Putting on my vendor hat for a moment, I can say that Equinox Software
Inc. (composed of the original Evergreen core developers) has
partnered with a firm very familiar with migrating folks off of
Horizon. Equinox also offers on-going support and consulting for
> Out of curiousity, is the staff client intended only for windows or can it also run on linux or Macintosh?

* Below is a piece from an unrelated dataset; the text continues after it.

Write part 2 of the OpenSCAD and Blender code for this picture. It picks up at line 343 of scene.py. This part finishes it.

In short, it is cross-platform. It's built on the Mozilla framework,
so conceivably, any platform which can run Firefox can run the
Evergreen Staff Client. However, in practice, all recent development
has been in Windows on a static version of xulrunner, and since the
pace of xulrunner development is rapid, it would take a non-trivial
amount of work to polish it for different non-windows xulrunner
Putting on my open source zealot hat, I'm pro-Linux (and grudgingly
pro-Mac), and did all of my original prototyping and development for
the staff client in Linux (first as a Mozilla plugin and Firefox
extension, and then as a xulrunner application). It's just the
demands of the libraries that have pushed me toward Windows for the
time being. I'd love to apply more resources to other platforms.
> One last question. We spoke with a library consultant about whether to switch to Evergreen or not. She advised us to wait a few years until other libraries with more programming and technical staff made the switch and Evergreen became more mature. Do you think this is good advice, or is the water warm to dive right in? I know my director is eager to switch to something other than Horizon as quickly as possible.

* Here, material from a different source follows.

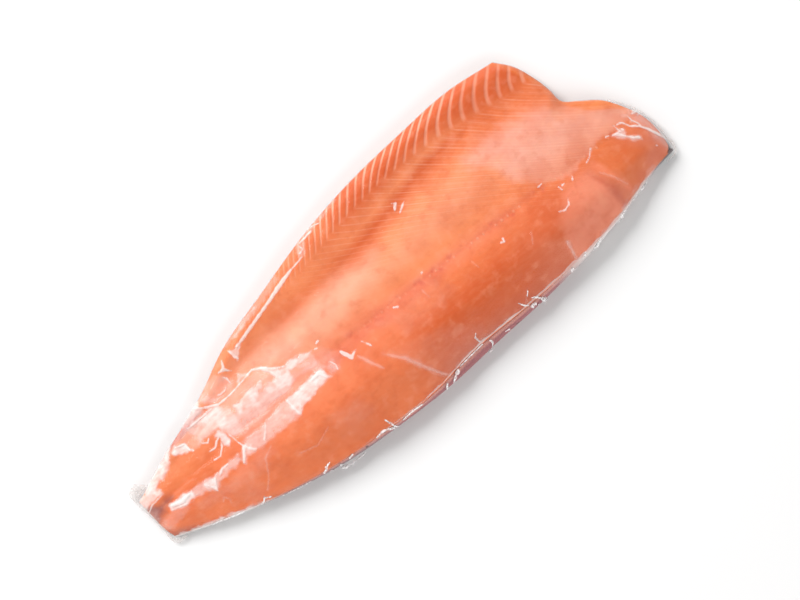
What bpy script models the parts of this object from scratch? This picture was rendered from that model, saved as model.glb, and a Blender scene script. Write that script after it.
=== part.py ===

Given my bias and lack of knowledge about your environment and
situation, I can't really answer that one. But, I can say that
currently there are 265 libraries that run on Evergreen everyday. As
for maturity, Evergreen is "differently" mature than commercial
software. It's a modern framework built on mature components (Apache,
PostgreSQL, Jabber) that can be rapidly evolved to meet changing
needs. Commercial software, however, runs the risk of fossilizing
into something that can't grow, as we've witnessed.